Thursday, February 29
11:00 AM - 11:50 AM
TNRB W308

Biography

Professor Liyan Yang is an internationally acclaimed scholar with expertise in financial markets, institutions, and behavioural finance. His research proposes a coherent framework – both theoretical and empirical – for understanding how investors interact in financial markets and their effect on regulatory policy and the overall welfare of the economy. His prolific research has appeared in Journal of Economic Theory, Journal of Financial Economics, Journal of Finance, Review of Financial Studies, and more.

Born in Binzhou, Shandong, China, Professor Yang earned both a BA and MA in economics from Shandong University. He then moved to the United States where he earned a PhD in economics at Cornell University. Since 2009, he has taught finance at the University of Toronto.
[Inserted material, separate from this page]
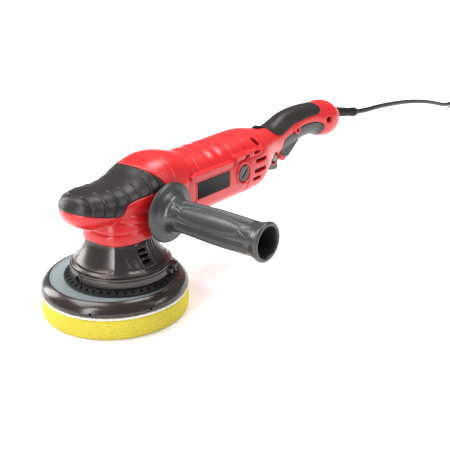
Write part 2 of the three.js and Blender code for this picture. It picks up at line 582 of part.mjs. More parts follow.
const SIDE_HANDLE = [
  [0, 72], [4.4, 72], [4.4, 37.8], [11.6, 37.8], [13, 40.8], [30.6, 41.4], [31.4, 43.2], [29, 44.8],
  [20.4, 47.4], [16.6, 53], [16.4, 75], [17.3, 100], [17.3, 120], [16.5, 150], [18.8, 156.6],
  [19.3, 160], [18.2, HANDLE_X1], [15.6, HANDLE_X1], [14.4, 158], [14.2, 124], [0, 120],
];

function buildSideHandle() {
  add('side_handle', SOFT, turned(SIDE_HANDLE, 'x', BOSS_AT, 24));
  add('side_handle_stud', STEEL, rod(4, 26, 71.6, 'x', BOSS_AT, 12));
}

// ---------------------------------------------------------------- cord

/** A round tube of the cord through a list of points, its ends square to its run. */
function tube(points, radius, steps) {
  const path = new THREE.CatmullRomCurve3(points.map((point) => new THREE.Vector3(...point)), false, 'centripetal');
  const section = new THREE.Shape().absarc(0, 0, radius, 0, 2 * Math.PI);
  return solid(new THREE.ExtrudeGeometry(section, {
    steps, curveSegments: 4, bevelEnabled: false, extrudePath: path,
  }));
}

function buildCord() {
  const run = new THREE.Vector3(...RELIEF_END).sub(new THREE.Vector3(...TAIL_EXIT));
  const relief = turned([
    [0, 0], [7, 0], [7, 3], [6.6, 8], [5.6, 44], [6.3, 47], [6.3, 54], [5.2, run.length()], [0, run.length()],
  ], 'y', [0, 0, 0], 16);
  const lean = Math.atan2(run.z, run.y);
  add('strain_relief', BLACK, solid(shape(relief).rotateX(lean).translate(...TAIL_EXIT)));
  add('cord', BLACK, tube(CORD_ROUTE, CORD_R, 30));
  const coil = turned([
    [COIL_IN + 2, COIL_Z[0]], [COIL_OUT - 2, COIL_Z[0]], [COIL_OUT, COIL_Z[0] + 2], [COIL_OUT, COIL_Z[1] - 2],
    [COIL_OUT - 2, COIL_Z[1]], [COIL_IN + 2, COIL_Z[1]], [COIL_IN, COIL_Z[1] - 2], [COIL_IN, COIL_Z[0] + 2],
    [COIL_IN + 2, COIL_Z[0]],
  ], 'z', [...COIL_AT, 0], 24);
  add('cord_coil', BLACK, coil);
  const strap = cut(
    block(COIL_IN - 1.6, COIL_OUT + 1, -4.5, 4.5, 0, COIL_Z[1] + 0.9),
    block(COIL_IN - 0.9, COIL_OUT + 0.3, -6, 6, 0.6, COIL_Z[1] + 0.3),
  );
  add('cord_tie', HOOK, solid(shape(strap).rotateZ(0.9).translate(...COIL_AT, 0)));
  add('cord_end', BLACK, tube(CORD_END_ROUTE, CORD_R, 6));
  const body = hull([
    [-19, 9, -5.6, 5.6, 2.6], [-17, 13, -8.6, 8.6, 3], [-4, 13, -8.8, 8.8, 3], [6, 9.6, -8, 8, 2.6], [17.6, 6, -5.4, 5.4, 2],
  ], { around: 16 });
  const pins = [6.3, -6.3].map((x) => block(x - 0.75, x + 0.75, -36, -17, -3.2, 3.2));
  add('mains_plug', BLACK, solid(shape(join(body, ...pins)).rotateZ(PLUG_TURN).translate(...PLUG_AT)));
}

// ---------------------------------------------------------------- the machine, piece by piece

buildPad();
buildBackingPlate();
buildSpindle();
buildGears();
buildRotor();
buildStator();
buildHead();
buildGearCase();
buildShroud();
buildMotorHousing();
buildRearHandle();
buildControls();
buildSideHandle();
buildCord();

export default polisher;
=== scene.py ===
"""Visual model of a dual action polisher, built around its fixed CAD frame.

Lengths in the classes are millimetres in the frame of the CAD part; pieces are scaled to metres when placed.
"""

import json
import logging
import math
from collections.abc import Callable, Sequence
from dataclasses import dataclass
from enum import Enum

import bmesh
import bpy
import numpy as np
from mathutils import Matrix, Vector


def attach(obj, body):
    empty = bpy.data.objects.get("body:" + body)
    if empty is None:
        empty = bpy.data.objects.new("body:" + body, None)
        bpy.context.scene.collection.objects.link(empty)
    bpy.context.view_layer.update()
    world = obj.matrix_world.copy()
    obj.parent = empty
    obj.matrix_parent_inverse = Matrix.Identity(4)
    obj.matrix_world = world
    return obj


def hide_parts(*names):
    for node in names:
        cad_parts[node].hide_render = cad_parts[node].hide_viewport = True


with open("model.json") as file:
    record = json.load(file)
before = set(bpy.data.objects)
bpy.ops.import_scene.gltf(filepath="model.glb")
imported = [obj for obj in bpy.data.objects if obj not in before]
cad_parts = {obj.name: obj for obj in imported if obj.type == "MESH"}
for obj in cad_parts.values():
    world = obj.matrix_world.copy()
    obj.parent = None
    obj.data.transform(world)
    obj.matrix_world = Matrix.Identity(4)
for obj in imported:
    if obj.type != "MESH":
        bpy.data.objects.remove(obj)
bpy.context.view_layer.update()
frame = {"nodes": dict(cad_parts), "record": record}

MM = 0.001
ORIGIN = (0.0, 0.0, 0.0)
MOTOR_Z = 109.4
GRIP_GAP = 0.35
PAD_AT = (-5.834, -4.713, 0.0)
SIDES = (("left", 1), ("right", -1))
WIDE = (-60.0, 60.0)
SHARP = math.radians(32.0)
Row = tuple[float, ...]
Field = Callable[[np.ndarray, np.ndarray, np.ndarray], np.ndarray]

log = logging.getLogger("polisher")


class Axis(Enum):
    """The axis a turned piece stands along, as the matrix that carries Z onto it."""

    X = Matrix(((0, 0, 1), (0, 1, 0), (-1, 0, 0)))
    Z = Matrix(((1, 0, 0), (0, 1, 0), (0, 0, 1)))


# ---------------------------------------------------------------- shader arithmetic


class Wire:
    """A shader value that takes part in arithmetic."""

    def __init__(self, tree: bpy.types.NodeTree, socket: bpy.types.NodeSocket) -> None:
        """Wraps one output socket of a node tree."""
        self.tree = tree
        self.socket = socket

    def _math(self, operation: str, *values: object) -> "Wire":
        """One Math node of the given values."""
        node = self.tree.nodes.new("ShaderNodeMath")
        node.operation = operation
        for index, value in enumerate(values):
            plug(self.tree, node.inputs[index], value)
        return Wire(self.tree, node.outputs[0])

    def __add__(self, other: object) -> "Wire":
        return self._math("ADD", self, other)

    __radd__ = __add__

    def __mul__(self, other: object) -> "Wire":
        return self._math("MULTIPLY", self, other)

    def __sub__(self, other: object) -> "Wire":
        return self._math("SUBTRACT", self, other)

    def ramp(self, start: float, end: float) -> "Wire":
        """Goes smoothly from 0 to 1 while this value goes from start to end."""
        node = self.tree.nodes.new("ShaderNodeMapRange")
        node.interpolation_type = "SMOOTHSTEP"
        for index, value in enumerate((self, start, end, 0.0, 1.0)):
            plug(self.tree, node.inputs[index], value)
        return Wire(self.tree, node.outputs[0])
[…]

Professor Lang is the Peter L. Mitchelson/SIT Investment Associates Foundation Chair in Investment Strategy at the Rotman School of Management, University of Toronto. Additionally, he has received the 2015 Roger Martin Award for Excellence in Research, the 2016 JFQA William F. Sharpe Award for Scholarship in Financial Research, the 2016 Bank of Canada’s Governor’s Award, and the 2023 Bank of Canada Fellowship Award. He currently serves as an associate editor at Journal of Economic Theory, Journal of Finance, Journal of Economic Dynamics and Control, and Management Science.

CV

Student Lecture: 29 February 2024

Market Feedback: Evidence from the Horse’s Mouth

How do financial markets affect the real economy? We surveyed all Chinese public firms in 2019 and 2022 to answer this question. The response rates were close to 100%. More than 90% of firms reported that they monitor the stock market for learning information to guide real investments and for accessing external financing.
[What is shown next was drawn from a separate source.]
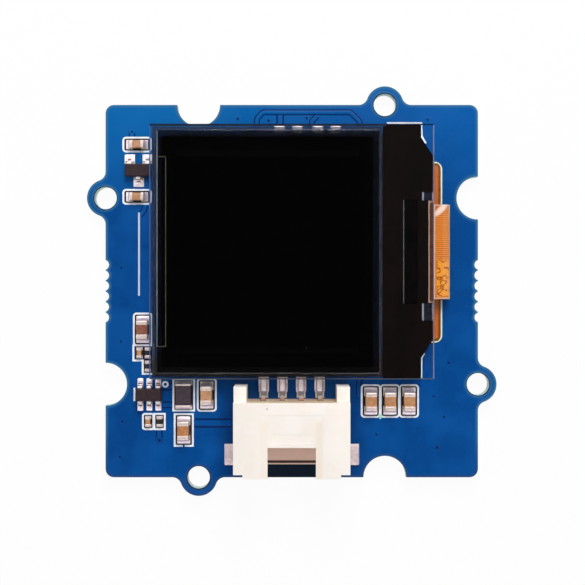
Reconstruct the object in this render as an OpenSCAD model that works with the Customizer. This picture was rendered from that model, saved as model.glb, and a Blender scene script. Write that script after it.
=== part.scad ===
// Small display module: a 40 mm circuit board with four ears, a square emissive
// display glass taped on it, its folded flex circuit, a four-way cable socket and
// the chips round them. Millimetres. The origin is the middle of the board's back
// face, +X is right, +Y is up the board, +Z is out of its front.

/* [Circuit board] */
// Side of the square board
board_w = 40; // [39.5:0.1:44]
// Thickness of the board
board_t = 1.6; // [1:0.1:2.4]
// Radius of the board's corners
corner_r = 0.9; // [0.4:0.1:2]
// Distance of each ear and notch from the middle of its edge
ear_offset = 10; // [9.5:0.1:10.5]
// Outer radius of the ears
ear_r = 2; // [1.8:0.05:2.3]
// Radius of the screw hole in each ear
ear_hole_r = 1.2; // [1:0.05:1.4]
// Fillet between an ear and the edge
ear_fillet_r = 1; // [0.5:0.1:1.5]
// Room round a neighbour's ear in each notch
notch_gap = 0.3; // [0.1:0.05:0.5]
// Radius of the break-off perforations
bite_r = 0.55; // [0.4:0.05:0.6]
// Spacing of the perforations
bite_pitch = 1.13; // [1.1:0.01:1.3]
// Perforations on each side
bite_count = 6; // [4:1:8]
// How far outside the edge the perforations are centred
bite_out = 0.18; // [0.05:0.01:0.3]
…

Faculty Lecture: 1 March 2024

To Dissimulate or Not to Dissimulate? Insider Trading When Anticipating Future Information
We analyze a dynamic model of a monopolistic insider who receives private information sequentially and faces a post-trading disclosure requirement. We show that characterizing the equilibrium in this trading game is isomorphic to solving a consumption-savings problem with a borrowing constraint. Analogous to the “consumption-smoothing’’ intuition in the consumption-savings literature, the insider in our trading game “smooths’’ his information usage over time given the dynamic of his private information. The insider would “dissimulate” his private information through mixed strategies if and only if sufficient information arrives early. Finally, we analyze the interpretation of mixed strategies and the value of commitment.